For what it's worth, here's a Wired piece about a recent study claiming to show that Chinese and Westerners perceive the world somewhat differently ...

Posted by: Michael Blowhard on September 1, 2005 1:11 PM



Here's a Group Characteristic I've observed myself, but is perfectly coined by the author:

"On the plains ... we also treasure our world-champion slow talkers, people who speak as if God has given them only so many words to use in a lifetime, and having said them they will die."

- Kathleen Norris, from "Dakota: A Spiritual Geography"

Posted by: Yahmdallah on September 1, 2005 2:46 PM



It took me years to come to grips with WASP placidity, reserve, even temperedness. Coming from Jewish excitability I thought it was a put on, an act of extreme self-control. And it threw me. That is to say I had to remind myself to keep myself under control, get a grip, not "lose it," in the presence of WASPs.

Now, I believe WASP reserve to be a genuine characteristic, a natural tendency. And I have given up being me when I am among WASPs. Being me, giving my natural excitability full reign, only alarms them. So I don't do "brilliant" or "crackling" or "subversive. After all, what's to be gained by frightening the naturally nice?

Posted by: ricpic on September 1, 2005 3:50 PM



A castle with chicken's feet dwindles to nothing when compared to a shark with chicken's feet.

Posted by: Brian on September 1, 2005 8:07 PM



Yamdallah, could it be my H.S. friends' father belongs to the tribe you describe?
H.S. - Tatarstan, Russian federation, end 70's.
My friend - a lively lanky popular girl, unstoppable talker.
Her father, Mr.Hyakkinnen, for all 6 years I've known him, said no more than 5 consequitive words, most of this amount at his daughter's wedding, toasting.
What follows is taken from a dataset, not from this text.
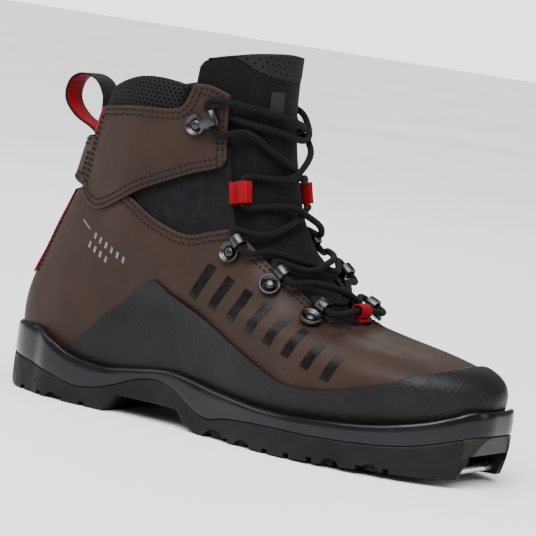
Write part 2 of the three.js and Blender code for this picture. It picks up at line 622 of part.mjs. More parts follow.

Posted by: Tatyana on September 1, 2005 8:27 PM



Ricpic -- That's pretty funny. I'm a downtown guy but also a fairly reserved, halfway-Waspy guy. And it took me years to persuade some of my outgoing, emotional Jewish friends that I wasn't uptight -- I wasn't a Jew who needed liberating from whatever was constricting me. Instead, I'm just a temperamentally fairly reserved guy. It was very flattering that they thought they saw so much in me, hiding behind the reserve. I felt bad about disappointing them. I've got some Italian friends who seem completely convinced that everyone who isn't Italian is really Italian deep down -- that they're just lying about their true nature, which of course must be Italian. (As far as I can tell, my Italian friends think of themselves -- all passionate, sensual, and operatic -- as Essence of Human.) I wonder if all nationalities/groups/etc think that, deep inside, members of other groups are really just like them, they're just lying about it. Which would mean that, deep down inside, outgoing Jews and operatic Italians are really reserved Wasps ...

Hmm, that theory may not work.

Posted by: Michael Blowhard on September 1, 2005 9:36 PM



ricpic -- if the "reserve" is natural, it's probably not so much reserve as cold temper -- a low degree of excitability so to say. Something that, for an outsider, borders on insensitivity. A thin-lipped coldness, speaking from my Ugro-Slavic perspective.